_Exercise description_
Which lines below hold the word "with"? Copy all of them.

_Data provided_
↓

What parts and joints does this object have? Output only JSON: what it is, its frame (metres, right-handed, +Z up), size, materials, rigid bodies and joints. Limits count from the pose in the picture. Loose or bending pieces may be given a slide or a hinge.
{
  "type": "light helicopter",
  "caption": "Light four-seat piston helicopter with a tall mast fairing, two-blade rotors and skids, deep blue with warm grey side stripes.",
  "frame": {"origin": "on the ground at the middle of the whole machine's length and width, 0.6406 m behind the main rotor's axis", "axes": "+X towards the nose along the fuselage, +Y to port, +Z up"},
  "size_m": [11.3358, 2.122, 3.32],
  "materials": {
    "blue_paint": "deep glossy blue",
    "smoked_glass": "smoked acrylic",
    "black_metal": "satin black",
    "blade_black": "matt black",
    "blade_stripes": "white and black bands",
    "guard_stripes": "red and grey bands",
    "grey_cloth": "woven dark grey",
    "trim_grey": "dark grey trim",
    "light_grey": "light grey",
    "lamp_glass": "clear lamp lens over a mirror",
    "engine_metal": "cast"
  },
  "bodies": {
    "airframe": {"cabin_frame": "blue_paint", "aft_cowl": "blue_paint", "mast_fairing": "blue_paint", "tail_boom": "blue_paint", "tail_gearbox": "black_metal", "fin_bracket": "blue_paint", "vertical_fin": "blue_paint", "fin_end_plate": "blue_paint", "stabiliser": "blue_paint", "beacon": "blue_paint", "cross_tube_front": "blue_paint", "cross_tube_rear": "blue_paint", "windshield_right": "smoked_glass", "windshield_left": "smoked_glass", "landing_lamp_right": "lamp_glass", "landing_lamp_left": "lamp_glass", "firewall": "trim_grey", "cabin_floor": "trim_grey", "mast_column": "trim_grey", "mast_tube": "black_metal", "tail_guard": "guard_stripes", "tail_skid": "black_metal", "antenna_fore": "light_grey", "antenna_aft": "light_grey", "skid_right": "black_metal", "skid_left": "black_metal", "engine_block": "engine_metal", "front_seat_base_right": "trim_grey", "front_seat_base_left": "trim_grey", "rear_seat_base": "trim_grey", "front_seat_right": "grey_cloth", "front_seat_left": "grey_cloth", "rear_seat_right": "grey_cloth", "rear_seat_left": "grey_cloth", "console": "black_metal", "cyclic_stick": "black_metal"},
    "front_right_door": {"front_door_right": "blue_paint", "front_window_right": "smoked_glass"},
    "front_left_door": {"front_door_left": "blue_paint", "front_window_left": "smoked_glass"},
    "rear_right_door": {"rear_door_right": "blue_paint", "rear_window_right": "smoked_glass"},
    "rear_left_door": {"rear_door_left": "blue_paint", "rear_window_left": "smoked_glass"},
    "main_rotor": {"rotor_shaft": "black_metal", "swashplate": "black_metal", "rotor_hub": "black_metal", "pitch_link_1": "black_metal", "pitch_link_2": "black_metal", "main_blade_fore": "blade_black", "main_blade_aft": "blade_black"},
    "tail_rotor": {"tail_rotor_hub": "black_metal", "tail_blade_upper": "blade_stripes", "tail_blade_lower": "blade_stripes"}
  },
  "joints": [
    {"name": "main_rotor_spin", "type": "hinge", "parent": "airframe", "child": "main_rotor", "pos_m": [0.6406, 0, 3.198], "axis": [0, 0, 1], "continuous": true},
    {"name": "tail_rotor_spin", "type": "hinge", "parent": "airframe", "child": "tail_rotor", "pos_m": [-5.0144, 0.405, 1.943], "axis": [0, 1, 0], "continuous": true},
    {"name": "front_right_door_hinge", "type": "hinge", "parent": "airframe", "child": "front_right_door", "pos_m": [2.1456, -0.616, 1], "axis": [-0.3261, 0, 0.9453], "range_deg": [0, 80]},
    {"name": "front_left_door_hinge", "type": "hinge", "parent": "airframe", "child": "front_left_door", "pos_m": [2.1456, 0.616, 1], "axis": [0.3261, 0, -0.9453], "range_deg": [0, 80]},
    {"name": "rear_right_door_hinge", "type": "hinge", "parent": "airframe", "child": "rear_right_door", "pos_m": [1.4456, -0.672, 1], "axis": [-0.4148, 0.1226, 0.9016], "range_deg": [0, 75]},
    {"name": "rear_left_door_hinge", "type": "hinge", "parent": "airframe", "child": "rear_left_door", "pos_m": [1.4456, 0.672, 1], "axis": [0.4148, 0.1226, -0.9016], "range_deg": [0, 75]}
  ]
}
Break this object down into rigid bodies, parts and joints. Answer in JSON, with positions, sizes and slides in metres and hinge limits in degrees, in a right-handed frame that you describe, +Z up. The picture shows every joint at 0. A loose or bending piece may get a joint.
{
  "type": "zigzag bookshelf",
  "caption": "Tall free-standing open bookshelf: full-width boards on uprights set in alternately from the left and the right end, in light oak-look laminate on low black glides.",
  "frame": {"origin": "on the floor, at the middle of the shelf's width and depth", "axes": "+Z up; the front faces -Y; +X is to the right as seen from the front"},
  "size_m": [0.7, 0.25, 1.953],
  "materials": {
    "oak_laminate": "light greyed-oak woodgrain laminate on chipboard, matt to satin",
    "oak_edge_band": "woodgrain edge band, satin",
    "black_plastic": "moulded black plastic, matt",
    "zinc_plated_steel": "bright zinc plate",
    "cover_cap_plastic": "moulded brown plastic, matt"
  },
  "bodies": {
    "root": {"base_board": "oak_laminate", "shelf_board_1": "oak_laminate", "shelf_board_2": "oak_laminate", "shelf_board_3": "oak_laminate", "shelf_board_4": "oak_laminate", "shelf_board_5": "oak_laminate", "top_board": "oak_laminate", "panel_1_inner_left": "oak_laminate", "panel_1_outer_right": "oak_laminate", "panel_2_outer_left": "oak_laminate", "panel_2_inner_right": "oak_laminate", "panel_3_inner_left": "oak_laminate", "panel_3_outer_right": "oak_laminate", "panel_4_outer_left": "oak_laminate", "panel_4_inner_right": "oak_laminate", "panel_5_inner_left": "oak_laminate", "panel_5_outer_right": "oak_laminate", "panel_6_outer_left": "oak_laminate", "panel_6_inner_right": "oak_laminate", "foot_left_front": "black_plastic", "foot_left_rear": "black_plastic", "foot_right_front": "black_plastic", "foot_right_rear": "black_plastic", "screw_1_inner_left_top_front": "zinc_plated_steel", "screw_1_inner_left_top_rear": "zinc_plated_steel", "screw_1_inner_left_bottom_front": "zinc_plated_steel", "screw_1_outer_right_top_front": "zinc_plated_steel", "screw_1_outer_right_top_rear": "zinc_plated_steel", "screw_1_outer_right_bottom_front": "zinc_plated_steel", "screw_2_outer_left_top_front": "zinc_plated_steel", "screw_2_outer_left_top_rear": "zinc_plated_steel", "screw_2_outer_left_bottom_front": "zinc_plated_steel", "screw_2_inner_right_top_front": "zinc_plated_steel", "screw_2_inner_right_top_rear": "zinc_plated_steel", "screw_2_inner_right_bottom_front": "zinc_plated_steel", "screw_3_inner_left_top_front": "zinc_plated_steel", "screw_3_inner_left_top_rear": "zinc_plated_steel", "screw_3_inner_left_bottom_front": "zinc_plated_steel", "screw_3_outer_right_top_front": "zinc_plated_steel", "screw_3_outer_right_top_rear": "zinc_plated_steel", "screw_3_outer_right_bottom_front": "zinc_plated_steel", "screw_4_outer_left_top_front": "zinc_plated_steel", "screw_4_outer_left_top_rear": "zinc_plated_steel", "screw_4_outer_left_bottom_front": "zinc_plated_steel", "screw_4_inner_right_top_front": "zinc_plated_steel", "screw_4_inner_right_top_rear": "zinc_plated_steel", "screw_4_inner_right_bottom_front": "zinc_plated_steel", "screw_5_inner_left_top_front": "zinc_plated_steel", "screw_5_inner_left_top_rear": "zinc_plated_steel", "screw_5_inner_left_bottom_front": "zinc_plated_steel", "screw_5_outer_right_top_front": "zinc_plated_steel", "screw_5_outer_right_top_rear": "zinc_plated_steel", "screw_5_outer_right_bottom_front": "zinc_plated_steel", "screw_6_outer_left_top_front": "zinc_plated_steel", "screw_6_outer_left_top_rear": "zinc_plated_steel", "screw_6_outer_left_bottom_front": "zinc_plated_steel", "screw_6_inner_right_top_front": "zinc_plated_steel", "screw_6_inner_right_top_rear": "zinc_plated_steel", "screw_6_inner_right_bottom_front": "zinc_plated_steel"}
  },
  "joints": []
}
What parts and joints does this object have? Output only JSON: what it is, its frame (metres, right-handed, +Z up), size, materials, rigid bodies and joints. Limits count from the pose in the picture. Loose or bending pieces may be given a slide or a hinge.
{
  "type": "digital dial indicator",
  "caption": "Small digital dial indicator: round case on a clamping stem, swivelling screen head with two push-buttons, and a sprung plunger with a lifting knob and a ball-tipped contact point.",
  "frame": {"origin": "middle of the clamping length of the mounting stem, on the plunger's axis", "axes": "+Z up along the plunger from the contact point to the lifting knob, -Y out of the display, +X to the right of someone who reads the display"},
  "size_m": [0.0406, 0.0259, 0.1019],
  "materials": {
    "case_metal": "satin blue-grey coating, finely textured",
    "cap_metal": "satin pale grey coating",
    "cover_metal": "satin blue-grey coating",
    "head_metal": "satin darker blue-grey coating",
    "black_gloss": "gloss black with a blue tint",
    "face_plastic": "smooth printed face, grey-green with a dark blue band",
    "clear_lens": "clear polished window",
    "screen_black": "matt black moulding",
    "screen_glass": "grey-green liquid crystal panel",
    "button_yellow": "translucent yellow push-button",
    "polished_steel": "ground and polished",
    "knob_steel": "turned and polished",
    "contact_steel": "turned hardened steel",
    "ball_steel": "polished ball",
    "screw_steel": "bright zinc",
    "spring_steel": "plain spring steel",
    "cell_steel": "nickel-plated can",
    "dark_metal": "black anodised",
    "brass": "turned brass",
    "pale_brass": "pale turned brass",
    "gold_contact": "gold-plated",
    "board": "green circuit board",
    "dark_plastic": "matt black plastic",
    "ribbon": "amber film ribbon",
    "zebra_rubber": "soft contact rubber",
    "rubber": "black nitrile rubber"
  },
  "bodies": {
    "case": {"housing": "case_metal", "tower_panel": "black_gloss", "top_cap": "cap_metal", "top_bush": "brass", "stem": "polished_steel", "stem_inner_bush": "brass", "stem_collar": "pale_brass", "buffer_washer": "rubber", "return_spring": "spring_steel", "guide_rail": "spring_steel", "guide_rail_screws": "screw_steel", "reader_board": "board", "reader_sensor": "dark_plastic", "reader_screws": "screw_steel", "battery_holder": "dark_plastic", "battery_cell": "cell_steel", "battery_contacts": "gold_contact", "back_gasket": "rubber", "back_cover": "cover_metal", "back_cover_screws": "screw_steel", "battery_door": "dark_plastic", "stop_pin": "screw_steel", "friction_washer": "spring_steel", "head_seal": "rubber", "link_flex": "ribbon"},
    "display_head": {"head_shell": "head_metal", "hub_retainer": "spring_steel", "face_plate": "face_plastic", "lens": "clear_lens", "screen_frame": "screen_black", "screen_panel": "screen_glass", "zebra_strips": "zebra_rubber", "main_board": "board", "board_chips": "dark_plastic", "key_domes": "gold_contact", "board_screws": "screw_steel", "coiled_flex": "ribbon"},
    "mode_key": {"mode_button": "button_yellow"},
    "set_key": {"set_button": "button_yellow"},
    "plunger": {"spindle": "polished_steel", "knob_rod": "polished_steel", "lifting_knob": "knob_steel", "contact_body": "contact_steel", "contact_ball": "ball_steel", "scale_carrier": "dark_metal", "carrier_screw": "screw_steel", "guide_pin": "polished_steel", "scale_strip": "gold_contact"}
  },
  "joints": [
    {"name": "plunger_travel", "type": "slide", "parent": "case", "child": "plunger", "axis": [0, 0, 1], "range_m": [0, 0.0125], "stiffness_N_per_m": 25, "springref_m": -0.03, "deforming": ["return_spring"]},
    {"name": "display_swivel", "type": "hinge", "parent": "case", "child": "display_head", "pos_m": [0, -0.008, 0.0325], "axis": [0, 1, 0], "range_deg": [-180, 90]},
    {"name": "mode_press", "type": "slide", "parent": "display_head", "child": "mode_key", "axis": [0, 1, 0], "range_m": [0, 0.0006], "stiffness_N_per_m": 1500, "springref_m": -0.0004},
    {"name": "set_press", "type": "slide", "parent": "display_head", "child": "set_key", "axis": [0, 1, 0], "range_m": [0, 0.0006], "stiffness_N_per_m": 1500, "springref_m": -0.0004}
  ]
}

↑

_Output of the task_
  "caption": "Light four-seat piston helicopter with a tall mast fairing, two-blade rotors and skids, deep blue with warm grey side stripes.",
Break this object down into rigid bodies, parts and joints. Answer in JSON, with positions, sizes and slides in metres and hinge limits in degrees, in a right-handed frame that you describe, +Z up. The picture shows every joint at 0. A loose or bending piece may get a joint.
  "caption": "Small digital dial indicator: round case on a clamping stem, swivelling screen head with two push-buttons, and a sprung plunger with a lifting knob and a ball-tipped contact point.",
    "black_gloss": "gloss black with a blue tint",
    "face_plastic": "smooth printed face, grey-green with a dark blue band",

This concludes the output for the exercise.